#### Directions for this task
The exercise asks you to copy every line below in which "picks" appears.

3D code data
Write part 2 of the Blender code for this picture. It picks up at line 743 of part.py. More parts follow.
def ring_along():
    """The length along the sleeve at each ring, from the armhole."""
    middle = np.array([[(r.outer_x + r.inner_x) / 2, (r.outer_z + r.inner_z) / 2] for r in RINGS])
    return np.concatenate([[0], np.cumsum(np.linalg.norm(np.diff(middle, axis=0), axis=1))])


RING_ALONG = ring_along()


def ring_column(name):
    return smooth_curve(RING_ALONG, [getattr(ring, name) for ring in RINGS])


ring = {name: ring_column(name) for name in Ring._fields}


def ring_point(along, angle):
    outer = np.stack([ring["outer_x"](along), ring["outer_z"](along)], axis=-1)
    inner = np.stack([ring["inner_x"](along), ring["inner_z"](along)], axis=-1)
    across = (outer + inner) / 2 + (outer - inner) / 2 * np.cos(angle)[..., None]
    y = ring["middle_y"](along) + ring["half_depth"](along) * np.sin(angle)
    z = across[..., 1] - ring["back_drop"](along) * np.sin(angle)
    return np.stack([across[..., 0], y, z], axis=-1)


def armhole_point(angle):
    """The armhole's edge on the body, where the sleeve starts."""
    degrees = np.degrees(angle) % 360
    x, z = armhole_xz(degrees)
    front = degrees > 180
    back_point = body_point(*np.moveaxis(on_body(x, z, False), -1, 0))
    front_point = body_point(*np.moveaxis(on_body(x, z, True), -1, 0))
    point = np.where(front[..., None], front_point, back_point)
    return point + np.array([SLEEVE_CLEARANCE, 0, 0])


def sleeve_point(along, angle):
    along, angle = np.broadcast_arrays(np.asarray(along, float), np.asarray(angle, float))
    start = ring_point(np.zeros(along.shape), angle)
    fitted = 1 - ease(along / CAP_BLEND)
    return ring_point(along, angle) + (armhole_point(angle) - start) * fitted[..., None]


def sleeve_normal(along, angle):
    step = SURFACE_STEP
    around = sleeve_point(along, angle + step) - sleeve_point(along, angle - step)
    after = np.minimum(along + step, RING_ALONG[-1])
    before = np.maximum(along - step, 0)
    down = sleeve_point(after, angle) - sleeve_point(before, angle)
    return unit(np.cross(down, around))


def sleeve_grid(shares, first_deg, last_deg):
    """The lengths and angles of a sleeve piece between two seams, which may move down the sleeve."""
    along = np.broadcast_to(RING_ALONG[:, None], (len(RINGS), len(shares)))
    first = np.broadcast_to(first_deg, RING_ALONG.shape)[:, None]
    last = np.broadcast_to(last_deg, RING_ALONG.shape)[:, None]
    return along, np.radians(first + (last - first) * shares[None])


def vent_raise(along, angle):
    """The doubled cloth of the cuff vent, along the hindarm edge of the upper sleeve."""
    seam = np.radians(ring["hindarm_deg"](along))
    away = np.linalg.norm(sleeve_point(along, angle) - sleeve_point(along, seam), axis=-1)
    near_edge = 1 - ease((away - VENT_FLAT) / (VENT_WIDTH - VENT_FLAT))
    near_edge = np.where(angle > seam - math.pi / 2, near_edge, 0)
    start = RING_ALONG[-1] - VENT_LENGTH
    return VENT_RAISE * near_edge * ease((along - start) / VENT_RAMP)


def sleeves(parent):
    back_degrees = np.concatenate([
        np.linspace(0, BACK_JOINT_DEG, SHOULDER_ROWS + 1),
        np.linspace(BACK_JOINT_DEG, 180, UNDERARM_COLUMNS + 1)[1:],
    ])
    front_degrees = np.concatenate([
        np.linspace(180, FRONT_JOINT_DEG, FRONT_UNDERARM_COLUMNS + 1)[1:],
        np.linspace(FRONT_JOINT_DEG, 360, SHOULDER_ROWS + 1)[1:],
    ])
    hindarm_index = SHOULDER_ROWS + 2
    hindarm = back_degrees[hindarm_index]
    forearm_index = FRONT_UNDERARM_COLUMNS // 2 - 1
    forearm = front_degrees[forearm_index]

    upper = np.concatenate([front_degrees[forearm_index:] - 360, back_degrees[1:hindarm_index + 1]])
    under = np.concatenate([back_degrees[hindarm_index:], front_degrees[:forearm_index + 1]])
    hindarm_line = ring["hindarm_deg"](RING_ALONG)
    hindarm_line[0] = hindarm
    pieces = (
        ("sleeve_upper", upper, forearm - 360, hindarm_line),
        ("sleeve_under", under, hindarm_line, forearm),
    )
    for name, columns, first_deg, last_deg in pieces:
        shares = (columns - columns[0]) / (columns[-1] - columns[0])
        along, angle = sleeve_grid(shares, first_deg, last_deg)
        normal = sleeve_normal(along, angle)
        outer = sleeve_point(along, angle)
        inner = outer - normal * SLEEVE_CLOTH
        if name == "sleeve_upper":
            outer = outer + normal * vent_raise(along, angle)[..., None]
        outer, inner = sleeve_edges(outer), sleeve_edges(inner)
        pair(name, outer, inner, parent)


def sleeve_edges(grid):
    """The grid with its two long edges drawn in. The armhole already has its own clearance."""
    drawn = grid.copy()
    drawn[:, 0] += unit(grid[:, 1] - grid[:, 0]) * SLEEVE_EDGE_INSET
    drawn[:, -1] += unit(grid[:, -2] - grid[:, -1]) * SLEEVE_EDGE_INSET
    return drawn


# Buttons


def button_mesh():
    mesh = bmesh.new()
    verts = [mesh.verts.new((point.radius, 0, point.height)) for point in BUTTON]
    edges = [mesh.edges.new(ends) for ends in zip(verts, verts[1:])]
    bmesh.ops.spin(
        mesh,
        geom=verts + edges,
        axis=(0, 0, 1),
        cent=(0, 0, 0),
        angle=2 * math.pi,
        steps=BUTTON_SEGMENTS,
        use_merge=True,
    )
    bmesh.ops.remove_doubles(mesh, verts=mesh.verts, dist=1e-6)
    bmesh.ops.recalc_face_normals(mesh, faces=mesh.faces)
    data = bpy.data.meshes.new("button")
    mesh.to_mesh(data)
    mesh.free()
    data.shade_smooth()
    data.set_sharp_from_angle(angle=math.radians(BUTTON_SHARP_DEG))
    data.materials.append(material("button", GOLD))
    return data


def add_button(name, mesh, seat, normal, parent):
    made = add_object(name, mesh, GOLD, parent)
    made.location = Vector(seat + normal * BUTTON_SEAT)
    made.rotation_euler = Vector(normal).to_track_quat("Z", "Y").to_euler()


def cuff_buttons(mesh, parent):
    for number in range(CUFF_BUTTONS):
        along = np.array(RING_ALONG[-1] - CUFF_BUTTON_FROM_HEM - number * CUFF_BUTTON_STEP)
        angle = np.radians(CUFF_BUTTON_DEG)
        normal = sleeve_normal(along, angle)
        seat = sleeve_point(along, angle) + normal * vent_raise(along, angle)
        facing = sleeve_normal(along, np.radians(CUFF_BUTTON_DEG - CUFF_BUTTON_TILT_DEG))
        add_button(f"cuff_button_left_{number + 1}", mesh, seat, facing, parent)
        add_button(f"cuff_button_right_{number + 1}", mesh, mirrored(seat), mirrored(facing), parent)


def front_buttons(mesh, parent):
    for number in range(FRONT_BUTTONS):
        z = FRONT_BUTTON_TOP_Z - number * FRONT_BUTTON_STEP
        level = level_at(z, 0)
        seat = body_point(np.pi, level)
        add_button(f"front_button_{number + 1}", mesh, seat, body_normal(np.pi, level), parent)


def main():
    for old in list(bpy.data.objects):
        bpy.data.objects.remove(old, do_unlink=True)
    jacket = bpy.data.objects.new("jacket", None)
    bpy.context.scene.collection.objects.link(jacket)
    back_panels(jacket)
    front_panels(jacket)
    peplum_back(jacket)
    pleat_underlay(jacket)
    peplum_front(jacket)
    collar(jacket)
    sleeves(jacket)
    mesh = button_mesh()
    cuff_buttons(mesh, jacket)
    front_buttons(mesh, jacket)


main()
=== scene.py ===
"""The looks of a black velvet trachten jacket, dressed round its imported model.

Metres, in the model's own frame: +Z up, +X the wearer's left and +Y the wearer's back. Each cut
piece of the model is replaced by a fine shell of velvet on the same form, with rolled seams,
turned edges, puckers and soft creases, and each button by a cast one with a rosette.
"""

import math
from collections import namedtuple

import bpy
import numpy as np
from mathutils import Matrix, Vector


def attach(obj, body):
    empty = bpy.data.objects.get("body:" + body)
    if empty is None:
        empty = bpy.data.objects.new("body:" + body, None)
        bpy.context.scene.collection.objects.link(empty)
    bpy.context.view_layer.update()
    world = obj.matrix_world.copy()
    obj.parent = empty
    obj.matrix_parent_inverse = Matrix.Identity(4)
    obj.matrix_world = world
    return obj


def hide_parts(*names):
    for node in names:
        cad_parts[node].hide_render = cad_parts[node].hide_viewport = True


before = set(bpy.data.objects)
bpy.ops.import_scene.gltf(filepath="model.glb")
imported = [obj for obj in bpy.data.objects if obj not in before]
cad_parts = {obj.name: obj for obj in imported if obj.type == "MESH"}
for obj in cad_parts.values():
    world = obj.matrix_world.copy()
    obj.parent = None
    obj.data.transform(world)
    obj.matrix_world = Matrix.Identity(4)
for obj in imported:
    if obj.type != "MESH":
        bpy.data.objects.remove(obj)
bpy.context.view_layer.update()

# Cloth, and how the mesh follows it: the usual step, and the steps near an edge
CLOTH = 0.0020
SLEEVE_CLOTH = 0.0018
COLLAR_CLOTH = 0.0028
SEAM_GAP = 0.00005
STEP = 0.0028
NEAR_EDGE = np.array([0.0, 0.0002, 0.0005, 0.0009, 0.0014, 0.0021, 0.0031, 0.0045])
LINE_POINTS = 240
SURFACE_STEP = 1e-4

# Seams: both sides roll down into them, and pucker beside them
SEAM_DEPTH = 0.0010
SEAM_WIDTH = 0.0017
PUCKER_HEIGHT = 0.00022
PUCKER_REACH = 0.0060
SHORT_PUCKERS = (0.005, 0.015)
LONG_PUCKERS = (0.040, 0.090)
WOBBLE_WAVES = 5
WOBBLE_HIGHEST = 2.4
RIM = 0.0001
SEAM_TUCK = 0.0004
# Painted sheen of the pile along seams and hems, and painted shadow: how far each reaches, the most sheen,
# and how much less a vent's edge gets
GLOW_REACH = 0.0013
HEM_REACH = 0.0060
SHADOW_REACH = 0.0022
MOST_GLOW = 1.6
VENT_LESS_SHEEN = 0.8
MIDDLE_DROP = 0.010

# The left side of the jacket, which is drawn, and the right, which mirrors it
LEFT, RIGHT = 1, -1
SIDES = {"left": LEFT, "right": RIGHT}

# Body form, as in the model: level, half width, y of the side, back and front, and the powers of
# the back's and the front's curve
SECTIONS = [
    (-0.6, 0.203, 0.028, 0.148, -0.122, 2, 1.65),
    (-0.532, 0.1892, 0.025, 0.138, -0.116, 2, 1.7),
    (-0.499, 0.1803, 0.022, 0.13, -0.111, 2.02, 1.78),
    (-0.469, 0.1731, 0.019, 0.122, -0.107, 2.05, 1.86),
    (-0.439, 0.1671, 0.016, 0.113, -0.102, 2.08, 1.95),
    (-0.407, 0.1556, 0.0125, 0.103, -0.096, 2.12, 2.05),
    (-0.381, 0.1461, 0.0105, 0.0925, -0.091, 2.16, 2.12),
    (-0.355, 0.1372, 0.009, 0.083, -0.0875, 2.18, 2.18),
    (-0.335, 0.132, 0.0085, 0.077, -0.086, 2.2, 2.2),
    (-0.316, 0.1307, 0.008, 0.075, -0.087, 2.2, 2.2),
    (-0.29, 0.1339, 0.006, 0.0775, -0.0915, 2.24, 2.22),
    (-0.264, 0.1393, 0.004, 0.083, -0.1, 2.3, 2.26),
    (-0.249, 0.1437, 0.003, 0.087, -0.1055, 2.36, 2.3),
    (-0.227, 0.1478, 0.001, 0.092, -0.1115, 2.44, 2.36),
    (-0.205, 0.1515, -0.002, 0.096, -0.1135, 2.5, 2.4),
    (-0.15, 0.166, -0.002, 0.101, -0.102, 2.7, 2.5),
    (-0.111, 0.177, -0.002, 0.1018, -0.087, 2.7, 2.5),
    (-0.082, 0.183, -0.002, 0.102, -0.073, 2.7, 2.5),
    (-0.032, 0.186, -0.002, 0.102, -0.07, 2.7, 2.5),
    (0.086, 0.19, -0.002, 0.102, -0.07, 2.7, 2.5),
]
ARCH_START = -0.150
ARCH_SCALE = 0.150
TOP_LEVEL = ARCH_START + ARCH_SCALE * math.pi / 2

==

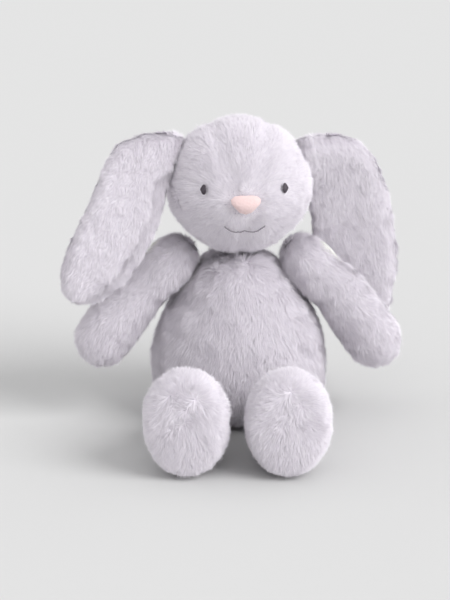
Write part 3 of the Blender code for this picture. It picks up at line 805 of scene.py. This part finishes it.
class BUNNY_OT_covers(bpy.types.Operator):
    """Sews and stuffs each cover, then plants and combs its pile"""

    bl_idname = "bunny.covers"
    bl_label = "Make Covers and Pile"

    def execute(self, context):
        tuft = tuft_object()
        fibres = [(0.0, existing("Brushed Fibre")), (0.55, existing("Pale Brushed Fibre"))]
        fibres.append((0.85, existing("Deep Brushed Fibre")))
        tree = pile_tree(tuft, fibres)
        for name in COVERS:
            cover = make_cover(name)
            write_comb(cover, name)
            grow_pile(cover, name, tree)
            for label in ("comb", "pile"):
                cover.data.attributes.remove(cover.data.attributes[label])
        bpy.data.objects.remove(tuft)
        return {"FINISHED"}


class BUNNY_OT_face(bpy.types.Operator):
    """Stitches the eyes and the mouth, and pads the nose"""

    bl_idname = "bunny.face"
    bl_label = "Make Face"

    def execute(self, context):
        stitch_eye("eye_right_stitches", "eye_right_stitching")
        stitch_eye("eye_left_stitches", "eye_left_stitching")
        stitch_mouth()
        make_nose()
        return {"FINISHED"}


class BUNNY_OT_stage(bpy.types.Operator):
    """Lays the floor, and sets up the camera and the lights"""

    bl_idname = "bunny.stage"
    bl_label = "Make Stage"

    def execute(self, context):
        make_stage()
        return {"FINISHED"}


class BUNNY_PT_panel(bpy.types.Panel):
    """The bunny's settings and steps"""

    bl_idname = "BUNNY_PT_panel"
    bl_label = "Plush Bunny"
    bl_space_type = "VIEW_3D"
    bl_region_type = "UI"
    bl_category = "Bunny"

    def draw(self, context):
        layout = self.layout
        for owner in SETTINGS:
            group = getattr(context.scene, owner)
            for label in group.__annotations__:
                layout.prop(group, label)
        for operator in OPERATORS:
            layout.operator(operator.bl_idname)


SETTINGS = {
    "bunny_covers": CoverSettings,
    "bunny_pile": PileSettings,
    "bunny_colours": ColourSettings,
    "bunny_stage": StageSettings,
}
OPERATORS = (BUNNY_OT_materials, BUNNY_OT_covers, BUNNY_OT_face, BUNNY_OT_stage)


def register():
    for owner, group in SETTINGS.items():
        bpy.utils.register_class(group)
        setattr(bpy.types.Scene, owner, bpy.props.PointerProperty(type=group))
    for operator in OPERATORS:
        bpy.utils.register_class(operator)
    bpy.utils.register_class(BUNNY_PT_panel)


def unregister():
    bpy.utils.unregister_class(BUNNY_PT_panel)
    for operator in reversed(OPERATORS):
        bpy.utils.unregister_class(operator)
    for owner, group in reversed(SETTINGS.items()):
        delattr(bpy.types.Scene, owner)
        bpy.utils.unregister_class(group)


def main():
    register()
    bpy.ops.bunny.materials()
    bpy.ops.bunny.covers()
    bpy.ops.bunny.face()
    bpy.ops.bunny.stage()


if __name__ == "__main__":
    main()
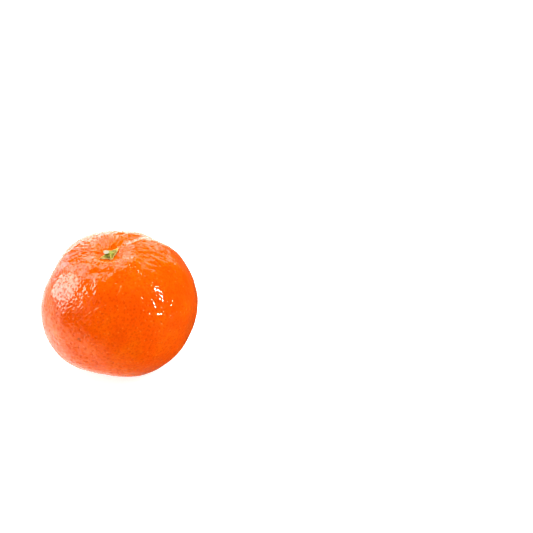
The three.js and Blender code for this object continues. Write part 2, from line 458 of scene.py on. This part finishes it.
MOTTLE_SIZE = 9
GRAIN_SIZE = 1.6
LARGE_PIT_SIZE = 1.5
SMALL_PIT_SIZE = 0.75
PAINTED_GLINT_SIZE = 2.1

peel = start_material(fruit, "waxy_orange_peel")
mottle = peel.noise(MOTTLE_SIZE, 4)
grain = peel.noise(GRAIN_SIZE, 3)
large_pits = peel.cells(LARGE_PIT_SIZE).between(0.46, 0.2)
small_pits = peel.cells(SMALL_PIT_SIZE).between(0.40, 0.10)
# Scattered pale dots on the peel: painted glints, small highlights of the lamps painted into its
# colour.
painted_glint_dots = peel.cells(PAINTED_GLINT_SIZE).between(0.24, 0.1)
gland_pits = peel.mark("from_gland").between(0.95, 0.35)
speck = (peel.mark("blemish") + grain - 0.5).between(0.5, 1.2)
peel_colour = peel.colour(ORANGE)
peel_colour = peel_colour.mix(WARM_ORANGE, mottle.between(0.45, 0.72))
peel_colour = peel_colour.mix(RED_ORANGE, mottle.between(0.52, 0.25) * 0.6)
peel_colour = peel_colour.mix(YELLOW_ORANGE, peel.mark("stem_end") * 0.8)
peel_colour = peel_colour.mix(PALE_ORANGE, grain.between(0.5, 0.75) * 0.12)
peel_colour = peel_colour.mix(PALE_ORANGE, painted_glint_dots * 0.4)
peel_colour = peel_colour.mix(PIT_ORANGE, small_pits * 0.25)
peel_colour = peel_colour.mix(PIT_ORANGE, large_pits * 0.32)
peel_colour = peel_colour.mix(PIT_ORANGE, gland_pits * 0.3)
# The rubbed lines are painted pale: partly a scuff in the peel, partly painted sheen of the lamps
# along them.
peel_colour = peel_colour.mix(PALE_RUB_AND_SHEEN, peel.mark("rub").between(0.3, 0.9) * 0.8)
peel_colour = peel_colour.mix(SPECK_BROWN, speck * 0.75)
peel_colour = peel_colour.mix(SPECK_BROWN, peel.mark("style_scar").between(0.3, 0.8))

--

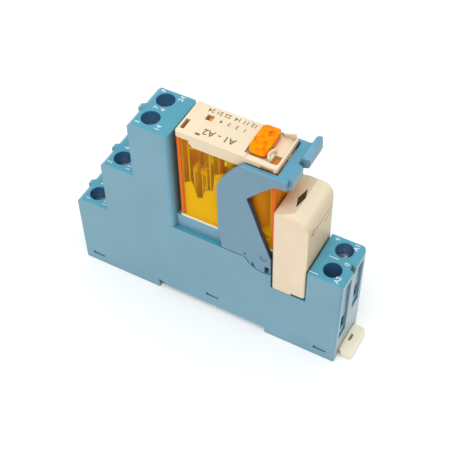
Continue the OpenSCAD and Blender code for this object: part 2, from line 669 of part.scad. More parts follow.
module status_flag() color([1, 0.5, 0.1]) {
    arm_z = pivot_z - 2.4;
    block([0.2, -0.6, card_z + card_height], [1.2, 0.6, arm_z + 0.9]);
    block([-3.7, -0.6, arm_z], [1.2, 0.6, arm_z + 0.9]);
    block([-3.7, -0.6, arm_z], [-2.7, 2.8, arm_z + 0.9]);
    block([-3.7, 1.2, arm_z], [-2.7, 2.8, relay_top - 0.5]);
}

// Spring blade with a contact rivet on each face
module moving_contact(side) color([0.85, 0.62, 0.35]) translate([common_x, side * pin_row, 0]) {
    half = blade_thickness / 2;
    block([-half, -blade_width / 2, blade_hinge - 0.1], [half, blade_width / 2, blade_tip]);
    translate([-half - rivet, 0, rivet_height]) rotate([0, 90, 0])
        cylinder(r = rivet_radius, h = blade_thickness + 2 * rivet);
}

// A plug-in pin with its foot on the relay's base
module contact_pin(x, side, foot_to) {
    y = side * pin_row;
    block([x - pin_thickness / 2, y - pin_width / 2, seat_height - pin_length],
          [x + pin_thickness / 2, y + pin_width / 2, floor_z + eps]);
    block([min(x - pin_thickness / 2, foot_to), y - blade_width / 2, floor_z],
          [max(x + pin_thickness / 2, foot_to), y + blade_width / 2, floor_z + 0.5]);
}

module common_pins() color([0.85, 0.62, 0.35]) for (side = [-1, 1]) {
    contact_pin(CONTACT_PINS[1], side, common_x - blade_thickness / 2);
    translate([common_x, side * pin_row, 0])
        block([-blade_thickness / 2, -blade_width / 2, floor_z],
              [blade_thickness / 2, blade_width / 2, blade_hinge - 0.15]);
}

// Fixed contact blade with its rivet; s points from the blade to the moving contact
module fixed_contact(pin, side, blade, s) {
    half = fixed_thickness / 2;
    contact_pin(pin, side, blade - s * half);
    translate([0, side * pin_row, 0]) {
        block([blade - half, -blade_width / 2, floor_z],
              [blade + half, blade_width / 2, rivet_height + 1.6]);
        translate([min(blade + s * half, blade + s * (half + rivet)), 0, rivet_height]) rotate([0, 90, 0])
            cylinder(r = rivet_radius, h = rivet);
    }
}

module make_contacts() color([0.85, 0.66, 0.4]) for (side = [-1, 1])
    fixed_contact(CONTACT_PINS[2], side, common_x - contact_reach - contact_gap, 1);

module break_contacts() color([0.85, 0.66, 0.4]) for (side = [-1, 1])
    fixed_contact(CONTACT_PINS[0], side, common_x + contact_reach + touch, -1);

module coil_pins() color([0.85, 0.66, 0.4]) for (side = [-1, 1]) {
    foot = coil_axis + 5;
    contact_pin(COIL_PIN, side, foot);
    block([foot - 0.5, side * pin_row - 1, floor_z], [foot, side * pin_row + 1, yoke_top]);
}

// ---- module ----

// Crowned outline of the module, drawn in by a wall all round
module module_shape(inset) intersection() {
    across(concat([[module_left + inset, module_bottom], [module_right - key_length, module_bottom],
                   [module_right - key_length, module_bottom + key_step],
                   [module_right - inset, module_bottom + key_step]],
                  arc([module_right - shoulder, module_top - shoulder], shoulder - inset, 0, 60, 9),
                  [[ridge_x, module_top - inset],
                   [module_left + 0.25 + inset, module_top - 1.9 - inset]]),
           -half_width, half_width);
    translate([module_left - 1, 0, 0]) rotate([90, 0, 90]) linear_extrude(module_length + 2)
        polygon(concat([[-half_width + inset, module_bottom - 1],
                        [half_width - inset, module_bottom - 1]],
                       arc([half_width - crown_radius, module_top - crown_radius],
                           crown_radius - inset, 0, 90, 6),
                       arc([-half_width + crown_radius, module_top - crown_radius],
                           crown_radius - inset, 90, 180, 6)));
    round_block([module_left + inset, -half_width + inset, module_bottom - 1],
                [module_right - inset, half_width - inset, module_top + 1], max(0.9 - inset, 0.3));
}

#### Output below
Write part 2 of the Blender code for this picture. It picks up at line 743 of part.py. More parts follow.
Write part 3 of the Blender code for this picture. It picks up at line 805 of scene.py. This part finishes it.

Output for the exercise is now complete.